Anyway, without further adieu, here's the 'Evolution' exercise statements that I wrote:

1. With the long distance relationship, I forgot what my partner meant to me

2. I was unsure I wanted to move back to Canada, and used that as an excuse to further distance myself from her

3. I was not mature with regards to attitude, and regularly thought there may be someone better for me.

4. I was led by attraction to others over my love of my partner, because she was 5,000 miles away, and it was hard to ignore the people in my life in immediate vicinity.

5. I took my partner for granted, and believed she would always love me. This was because we had broken up twice before, and also because after 10 years together I never thought we would ever be apart.

6. I drank too much, due to the cultural differences in the UK. And due to this was out of control at times, and misbehaved on the phone with her. I was mean to her and didn't realise how badly I was hurting her.

7. I failed to value the plans my partner and I had made together.

8. I made a commitment to my partner by getting engaged. But by breaking it off, I lost her trust, and broke her heart.

9. I cheated on her, if not in a physical sense, in an emotional way, by starting and attempting to pursue new relationships with others while we were "officially" still together.

These are all pretty hard things to admit to myself, but taking responsibility for them, is as your blog says, the start of making myself a better person.

- trying to be a better person, in Canada

Guy Getting Divorced said...


I applaud your strength, courage, and humility. It's not easy to take responsibility for these events, but doing so offers us opportunities to grow.

I am sorry to hear about how your relationship deteriorated, since it is so clear that you still have feelings for your partner. While it may not be what you want right now, you still have a relationship with her. Don't take it for granted. Let her see you evolve. Give her time and space. Do not seek her approval, or look to "make up" for past mistakes. One thing I have learned is that going "backwards" will only bring up in her the last set of feelings she experienced with you. If you want to win her back, it will have to be by redifining yourself and having her see the new value in you.

Over time, things can be different between you two; taking responsibility is the first step in making that happen. Thank you for your heartfelt post. I'll have good thoughts for you and your future.

canada said...

guy getting divorced:

Do you think there is value in admitting these things to my ex-partner? Perhaps it might make her see that I understand the situation from her point of view, and also that I am becoming a better person for that reason?

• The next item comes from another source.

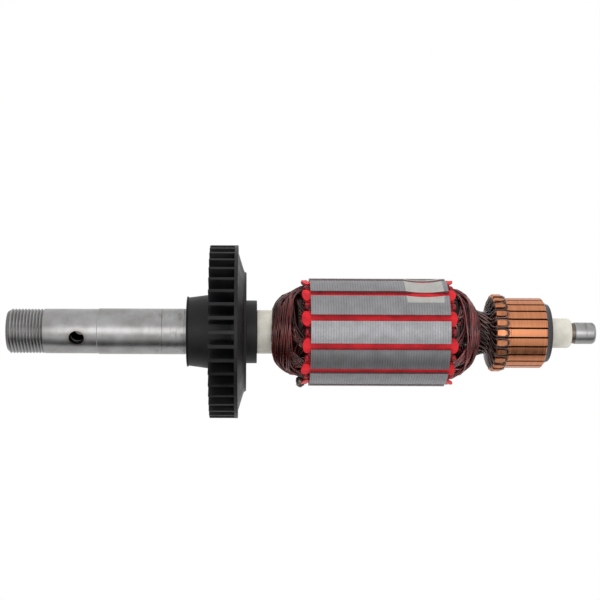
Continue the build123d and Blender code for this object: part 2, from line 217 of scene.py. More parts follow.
def add(tree, kind, *values, out=None):
    """Add a node, fill its inputs in order, and give back the output that is used."""
    node_type, settings, sockets, usual_output = kinds[kind]
    node = tree.nodes.new(node_type)
    for name, setting in settings.items():
        setattr(node, name, setting)
    for socket, value in zip(sockets, values):
        if isinstance(value, bpy.types.NodeSocket):
            tree.links.new(value, node.inputs[socket])
        else:
            node.inputs[socket].default_value = value
    return node.outputs[usual_output if out is None else out]


print("kinds of node", len(kinds))

# %% [markdown]
# ## Repeats
# The fan's blades, the slot wedges and the copper bars are the same shape set evenly round the
# spindle. Geometry Nodes does that in one small tree: it puts copies at the origin, and turns each
# about X by its number times the pitch. The tree ends in Realize Instances, so the result is plain
# mesh, and a helper then bakes it and takes the modifier off.


# %% A tree that repeats a piece round the spindle
def start_tree(name, inputs):
    """A Geometry Nodes tree with named inputs, and those inputs as outputs to link from."""
    tree = bpy.data.node_groups.new(name, "GeometryNodeTree")
    for label, kind in inputs.items():
        tree.interface.new_socket(label, in_out="INPUT", socket_type="NodeSocket" + kind)
    tree.interface.new_socket("Geometry", in_out="OUTPUT", socket_type="NodeSocketGeometry")
    return tree, tree.nodes.new("NodeGroupInput").outputs


def end_tree(tree, geometry, material):
    """Make the instances real, set the material and hand the mesh on."""
    painted = add(tree, "paint", add(tree, "realize", geometry), material)
    tree.links.new(painted, tree.nodes.new("NodeGroupOutput").inputs[0])
    return tree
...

Guy Getting Divorced said...


Personally, I think there is value in sharing this with your partner, but it really depends on where you are coming from. Do you want to admit this to her to seek her approval or forgiveness? Or do you want to share this with her so that she can see that you are on your own journey of self improvement?

Personally, I think men give their power away when they seek approval from women. I know that for me, I did not share my thoughts about our relationship with my wife until I was in a place where her response did not matter to me. Supplication, in any form, will not bring you closer together. Whatever you decide to do, remember to come from a place of respect, strength, honor, and responsibility to yourself.

Good luck to you, and stay strong.

canada said...

Dear Guy,

Thanks for your replies.

Is there any hope when the other person no longer even wants to try? She has said to me that she doesn't, and wants to get on with her life. She has begun to date someone else.

I am a believer in love. But presently, I find it so hard to believe. I feel if I give up hope, then even the love I still feel for her will die.

When do you know to give up, or keep believing?

- canada

Guy Getting Divorced said...


This is something everyone needs to come to grips with on their own terms. On that note, I think that everyone "knows" when its time to move on. Whether they decide to heed and acknowledge their instincts, though, is a separate matter.

Ask yourself and be frank, what do you believe in? Get clear on that before you do anything else.